— START Dataset excerpt —

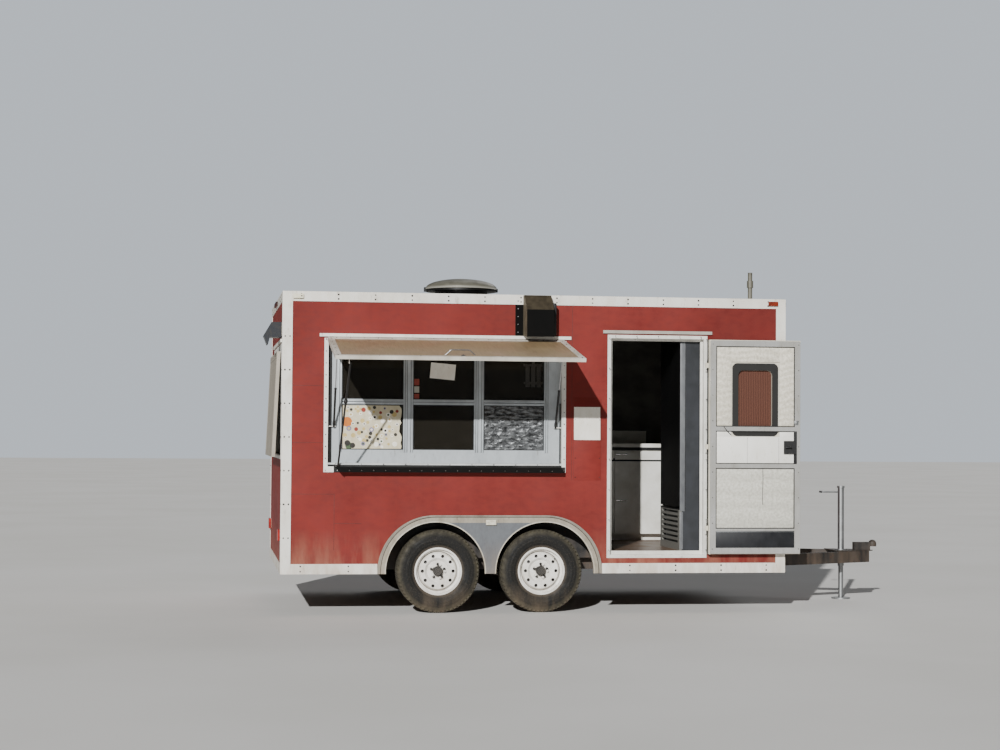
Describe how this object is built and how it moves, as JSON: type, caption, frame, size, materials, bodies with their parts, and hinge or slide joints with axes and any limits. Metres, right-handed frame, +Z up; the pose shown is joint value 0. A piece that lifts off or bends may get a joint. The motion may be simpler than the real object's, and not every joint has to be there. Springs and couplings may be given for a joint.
{
  "type": "concession food trailer",
  "caption": "Boxy two-axle concession food trailer with a top-hinged serving hatch over a sliding window, a side door, a rear hatch, a roof fan and an A-frame tongue on its jack.",
  "frame": {"origin": "centre of the towing ball in the coupler", "axes": "+X to the front, +Y to the road side, +Z up; the serving hatch and the door are at -Y"},
  "size_m": [5.6318, 3.4464, 2.88],
  "materials": {
    "painted_skin": "semi-gloss red enamel on sheet",
    "white_sheet": "white coated sheet",
    "trim": "mill finish",
    "frame_paint": "black enamel",
    "zinc": "zinc plated",
    "floor_board": "sealed plywood",
    "tyre": "rubber",
    "wheel_paint": "white enamel",
    "hatch_sheet": "aged coated sheet",
    "door_skin": "cream coated sheet",
    "glass": "clear",
    "black_plastic": "moulded",
    "strut_tube": "black enamel",
    "strut_rod": "ground and plated",
    "bronze_sheet": "dark bronze coating",
    "vent_sheet": "spun sheet",
    "lens": "ribbed lens",
    "steel_cabinet": "brushed"
  },
  "bodies": {
    "trailer": {"chassis_frame": "frame_paint", "cross_members": "frame_paint", "tongue_rails": "frame_paint", "coupler": "frame_paint", "tongue_jack": "zinc", "axles": "frame_paint", "floor": "floor_board", "side_wall_curb": "painted_skin", "side_wall_road": "painted_skin", "front_wall": "painted_skin", "rear_wall": "painted_skin", "roof": "white_sheet", "roof_trim": "trim", "corner_posts": "trim", "base_trim": "trim", "wheel_boxes": "frame_paint", "arch_trims": "trim", "hatch_frames": "trim", "serving_shelf": "trim", "window_unit": "trim", "window_glass": "glass", "door_frame": "trim", "rain_rails": "trim", "roof_vents": "vent_sheet", "side_hood": "bronze_sheet", "lamps": "lens", "fridge": "steel_cabinet", "base_units": "steel_cabinet"},
    "wheel_rear_curb": {"tyre_rear_curb": "tyre", "rim_rear_curb": "wheel_paint"},
    "wheel_rear_road": {"tyre_rear_road": "tyre", "rim_rear_road": "wheel_paint"},
    "wheel_front_curb": {"tyre_front_curb": "tyre", "rim_front_curb": "wheel_paint"},
    "wheel_front_road": {"tyre_front_road": "tyre", "rim_front_road": "wheel_paint"},
    "side_door": {"side_door": "door_skin", "screen_door": "trim", "door_glass": "glass", "door_latch": "black_plastic"},
    "serving_hatch": {"serving_hatch": "hatch_sheet", "hatch_handle": "hatch_sheet"},
    "strut_tube_rear": {"strut_tube_rear": "strut_tube"},
    "strut_rod_rear": {"strut_rod_rear": "strut_rod"},
    "strut_tube_front": {"strut_tube_front": "strut_tube"},
    "strut_rod_front": {"strut_rod_front": "strut_rod"},
    "prop_rod": {"prop_rod": "strut_tube"},
    "rear_hatch": {"rear_hatch": "hatch_sheet"}
  },
  "joints": [
    {"name": "spin_rear_curb", "type": "hinge", "parent": "trailer", "child": "wheel_rear_curb", "pos_m": [-4.147, -1.0975, -0.156], "axis": [0, 1, 0], "continuous": true},
    {"name": "spin_rear_road", "type": "hinge", "parent": "trailer", "child": "wheel_rear_road", "pos_m": [-4.147, 1.0975, -0.156], "axis": [0, 1, 0], "continuous": true},
    {"name": "spin_front_curb", "type": "hinge", "parent": "trailer", "child": "wheel_front_curb", "pos_m": [-3.283, -1.0975, -0.156], "axis": [0, 1, 0], "continuous": true},
    {"name": "spin_front_road", "type": "hinge", "parent": "trailer", "child": "wheel_front_road", "pos_m": [-3.283, 1.0975, -0.156], "axis": [0, 1, 0], "continuous": true},
    {"name": "door_hinge", "type": "hinge", "parent": "trailer", "child": "side_door", "pos_m": [-1.894, -1.243, 0.9], "axis": [0, 0, 1], "range_deg": [-180, 0]},
    {"name": "hatch_hinge", "type": "hinge", "parent": "trailer", "child": "serving_hatch", "pos_m": [-4.095, -1.231, 1.74], "axis": [1, 0, 0], "range_deg": [0, 79]},
    {"name": "strut_pin_rear", "type": "hinge", "parent": "trailer", "child": "strut_tube_rear", "pos_m": [-5.02, -1.197, 1.036], "axis": [1, 0, 0], "range_deg": [-28.38, 0]},
    {"name": "strut_slide_rear", "type": "slide", "parent": "strut_tube_rear", "child": "strut_rod_rear", "axis": [0, -0.4745, 0.8802], "range_m": [-0.2996, 0]},
    {"name": "strut_pin_front", "type": "hinge", "parent": "trailer", "child": "strut_tube_front", "pos_m": [-3.173, -1.197, 1.036], "axis": [1, 0, 0], "range_deg": [-28.38, 0]},
    {"name": "strut_slide_front", "type": "slide", "parent": "strut_tube_front", "child": "strut_rod_front", "axis": [0, -0.4745, 0.8802], "range_m": [-0.2996, 0]},
    {"name": "prop_pin", "type": "hinge", "parent": "trailer", "child": "prop_rod", "pos_m": [-4.997, -1.414, 0.722], "axis": [1, 0, 0], "range_deg": [0, 137.78]},
    {"name": "rear_hatch_hinge", "type": "hinge", "parent": "trailer", "child": "rear_hatch", "pos_m": [-5.456, -0.3, 1.65], "axis": [0, 1, 0], "range_deg": [-2.5, 76.5]}
  ],
  "couplings": [
    {"joint": "strut_pin_rear", "follows": "hatch_hinge", "ratio": -0.3586},
    {"joint": "strut_slide_rear", "follows": "hatch_hinge", "m_per_rad": -0.21693},
    {"joint": "strut_pin_front", "follows": "hatch_hinge", "ratio": -0.3586},
    {"joint": "strut_slide_front", "follows": "hatch_hinge", "m_per_rad": -0.21693},
    {"joint": "prop_pin", "follows": "hatch_hinge", "ratio": 1.7435}
  ]
}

— END Dataset excerpt —

**Exercise details:** Output the listing above exactly as it appears.

**Exercise output:**
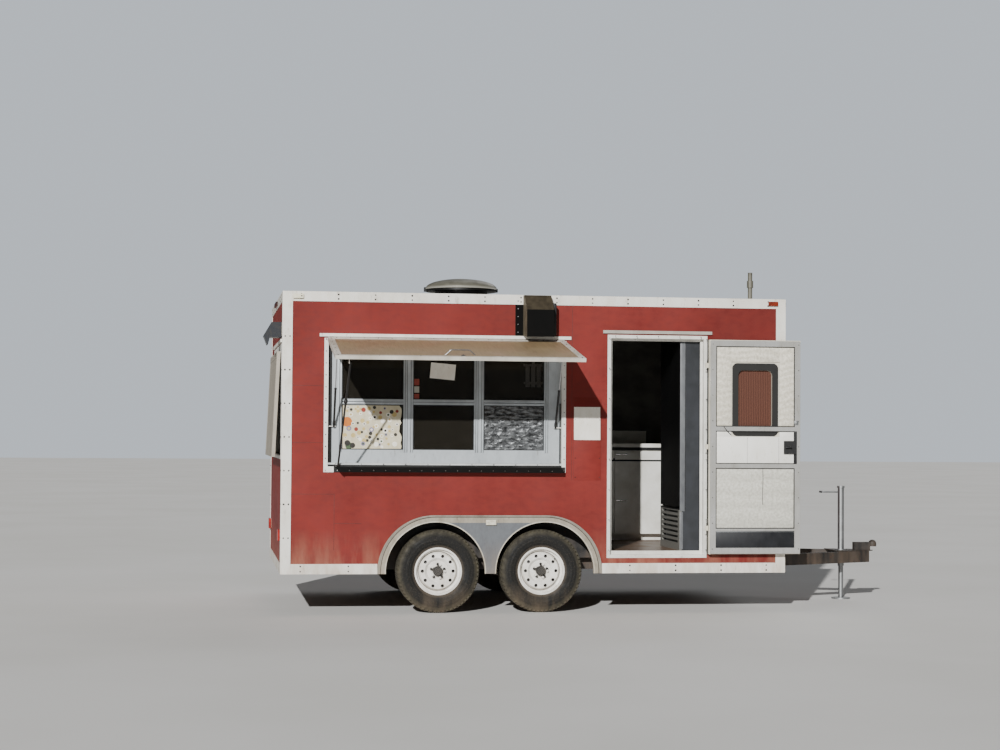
Describe how this object is built and how it moves, as JSON: type, caption, frame, size, materials, bodies with their parts, and hinge or slide joints with axes and any limits. Metres, right-handed frame, +Z up; the pose shown is joint value 0. A piece that lifts off or bends may get a joint. The motion may be simpler than the real object's, and not every joint has to be there. Springs and couplings may be given for a joint.
{
  "type": "concession food trailer",
  "caption": "Boxy two-axle concession food trailer with a top-hinged serving hatch over a sliding window, a side door, a rear hatch, a roof fan and an A-frame tongue on its jack.",
  "frame": {"origin": "centre of the towing ball in the coupler", "axes": "+X to the front, +Y to the road side, +Z up; the serving hatch and the door are at -Y"},
  "size_m": [5.6318, 3.4464, 2.88],
  "materials": {
    "painted_skin": "semi-gloss red enamel on sheet",
    "white_sheet": "white coated sheet",
    "trim": "mill finish",
    "frame_paint": "black enamel",
    "zinc": "zinc plated",
    "floor_board": "sealed plywood",
    "tyre": "rubber",
    "wheel_paint": "white enamel",
    "hatch_sheet": "aged coated sheet",
    "door_skin": "cream coated sheet",
    "glass": "clear",
    "black_plastic": "moulded",
    "strut_tube": "black enamel",
    "strut_rod": "ground and plated",
    "bronze_sheet": "dark bronze coating",
    "vent_sheet": "spun sheet",
    "lens": "ribbed lens",
    "steel_cabinet": "brushed"
  },
  "bodies": {
    "trailer": {"chassis_frame": "frame_paint", "cross_members": "frame_paint", "tongue_rails": "frame_paint", "coupler": "frame_paint", "tongue_jack": "zinc", "axles": "frame_paint", "floor": "floor_board", "side_wall_curb": "painted_skin", "side_wall_road": "painted_skin", "front_wall": "painted_skin", "rear_wall": "painted_skin", "roof": "white_sheet", "roof_trim": "trim", "corner_posts": "trim", "base_trim": "trim", "wheel_boxes": "frame_paint", "arch_trims": "trim", "hatch_frames": "trim", "serving_shelf": "trim", "window_unit": "trim", "window_glass": "glass", "door_frame": "trim", "rain_rails": "trim", "roof_vents": "vent_sheet", "side_hood": "bronze_sheet", "lamps": "lens", "fridge": "steel_cabinet", "base_units": "steel_cabinet"},
    "wheel_rear_curb": {"tyre_rear_curb": "tyre", "rim_rear_curb": "wheel_paint"},
    "wheel_rear_road": {"tyre_rear_road": "tyre", "rim_rear_road": "wheel_paint"},
    "wheel_front_curb": {"tyre_front_curb": "tyre", "rim_front_curb": "wheel_paint"},
    "wheel_front_road": {"tyre_front_road": "tyre", "rim_front_road": "wheel_paint"},
    "side_door": {"side_door": "door_skin", "screen_door": "trim", "door_glass": "glass", "door_latch": "black_plastic"},
    "serving_hatch": {"serving_hatch": "hatch_sheet", "hatch_handle": "hatch_sheet"},
    "strut_tube_rear": {"strut_tube_rear": "strut_tube"},
    "strut_rod_rear": {"strut_rod_rear": "strut_rod"},
    "strut_tube_front": {"strut_tube_front": "strut_tube"},
    "strut_rod_front": {"strut_rod_front": "strut_rod"},
    "prop_rod": {"prop_rod": "strut_tube"},
    "rear_hatch": {"rear_hatch": "hatch_sheet"}
  },
  "joints": [
    {"name": "spin_rear_curb", "type": "hinge", "parent": "trailer", "child": "wheel_rear_curb", "pos_m": [-4.147, -1.0975, -0.156], "axis": [0, 1, 0], "continuous": true},
    {"name": "spin_rear_road", "type": "hinge", "parent": "trailer", "child": "wheel_rear_road", "pos_m": [-4.147, 1.0975, -0.156], "axis": [0, 1, 0], "continuous": true},
    {"name": "spin_front_curb", "type": "hinge", "parent": "trailer", "child": "wheel_front_curb", "pos_m": [-3.283, -1.0975, -0.156], "axis": [0, 1, 0], "continuous": true},
    {"name": "spin_front_road", "type": "hinge", "parent": "trailer", "child": "wheel_front_road", "pos_m": [-3.283, 1.0975, -0.156], "axis": [0, 1, 0], "continuous": true},
    {"name": "door_hinge", "type": "hinge", "parent": "trailer", "child": "side_door", "pos_m": [-1.894, -1.243, 0.9], "axis": [0, 0, 1], "range_deg": [-180, 0]},
    {"name": "hatch_hinge", "type": "hinge", "parent": "trailer", "child": "serving_hatch", "pos_m": [-4.095, -1.231, 1.74], "axis": [1, 0, 0], "range_deg": [0, 79]},
    {"name": "strut_pin_rear", "type": "hinge", "parent": "trailer", "child": "strut_tube_rear", "pos_m": [-5.02, -1.197, 1.036], "axis": [1, 0, 0], "range_deg": [-28.38, 0]},
    {"name": "strut_slide_rear", "type": "slide", "parent": "strut_tube_rear", "child": "strut_rod_rear", "axis": [0, -0.4745, 0.8802], "range_m": [-0.2996, 0]},
    {"name": "strut_pin_front", "type": "hinge", "parent": "trailer", "child": "strut_tube_front", "pos_m": [-3.173, -1.197, 1.036], "axis": [1, 0, 0], "range_deg": [-28.38, 0]},
    {"name": "strut_slide_front", "type": "slide", "parent": "strut_tube_front", "child": "strut_rod_front", "axis": [0, -0.4745, 0.8802], "range_m": [-0.2996, 0]},
    {"name": "prop_pin", "type": "hinge", "parent": "trailer", "child": "prop_rod", "pos_m": [-4.997, -1.414, 0.722], "axis": [1, 0, 0], "range_deg": [0, 137.78]},
    {"name": "rear_hatch_hinge", "type": "hinge", "parent": "trailer", "child": "rear_hatch", "pos_m": [-5.456, -0.3, 1.65], "axis": [0, 1, 0], "range_deg": [-2.5, 76.5]}
  ],
  "couplings": [
    {"joint": "strut_pin_rear", "follows": "hatch_hinge", "ratio": -0.3586},
    {"joint": "strut_slide_rear", "follows": "hatch_hinge", "m_per_rad": -0.21693},
    {"joint": "strut_pin_front", "follows": "hatch_hinge", "ratio": -0.3586},
    {"joint": "strut_slide_front", "follows": "hatch_hinge", "m_per_rad": -0.21693},
    {"joint": "prop_pin", "follows": "hatch_hinge", "ratio": 1.7435}
  ]
}